Number & date variance
The number and data variance methods are applicable for masking important financial and transaction date information. For instance, masking the employee salaries column with the employee salary variance will show the salaries of the highest and lowest-paid employees. You can ensure the meaningfulness of the data set by applying the variance around +/- 10% to all salaries in the set.
Date Switching
If the data in question involves dates that you want to keep confidential, you can apply policies to each data field to obfuscate the real date. For example, you can set back the dates of all active contracts by 100 days. The drawback of this method is that because the same policy applies to all values in a field, the compromise of one value results in the compromise of all values.
Redaction
This type requires Changing all characters to be changed to the same character. Easy to do but data loses its business value.
Benefits
Data Masking is essential in many regulations and compliance, such as HIPPA, where Personally Identifiable Information (PII) data must be protected and never be exposed.
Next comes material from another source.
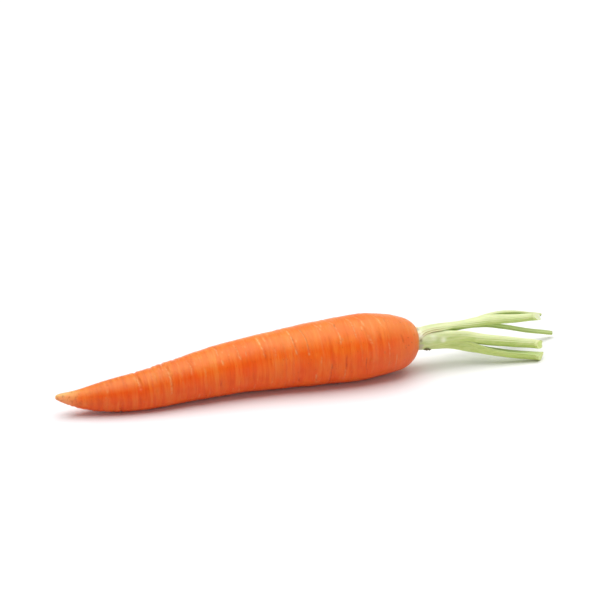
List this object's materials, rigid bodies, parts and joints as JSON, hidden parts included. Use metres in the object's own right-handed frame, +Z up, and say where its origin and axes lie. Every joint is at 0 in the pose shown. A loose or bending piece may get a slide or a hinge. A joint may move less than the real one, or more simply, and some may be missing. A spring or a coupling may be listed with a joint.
{
  "type": "carrot",
  "caption": "Fresh carrot lying on its side: a long tapering orange taproot with a rounded shoulder and the trimmed green stubs of its leaf stalks.",
  "frame": {"origin": "under the middle of the bounding box, on the surface the carrot lies on", "axes": "+X runs along the carrot from the root's tip to the cut leaf stalks, +Z is up from the surface, +Y completes the right-handed frame and points away from the side the picture shows"},
  "size_m": [0.2684, 0.033, 0.0327],
  "materials": {
    "carrot_skin": "satin",
    "petiole_green": "satin",
    "dried_leaf": "matte"
  },
  "bodies": {
    "root": {"taproot": "carrot_skin", "petiole_upper": "petiole_green", "petiole_middle": "petiole_green", "petiole_lower": "petiole_green", "petiole_back": "petiole_green", "petiole_inner": "petiole_green", "dried_leaf_base": "dried_leaf"}
  },
  "joints": []
}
- Masked Data also retains integrity and structural format.
- Developers and testers can get access to the data without any data exposure.
- Decreases security risk while having data analytics and displaying results.
- The viable solution against threats like data breaches, data loss, account or service hijacking, insecure interfaces, and malicious use of data by insiders.
What are the challenges of data masking?
Data masking is difficult because the changed data must retain any characteristics of the original data that would require specific processing. Yet it must be sufficiently transformed so that no one viewing the replica would be able to reverse-engineer it. Commercial software solutions are available to automate masking and provide confidence in the obfuscation quality.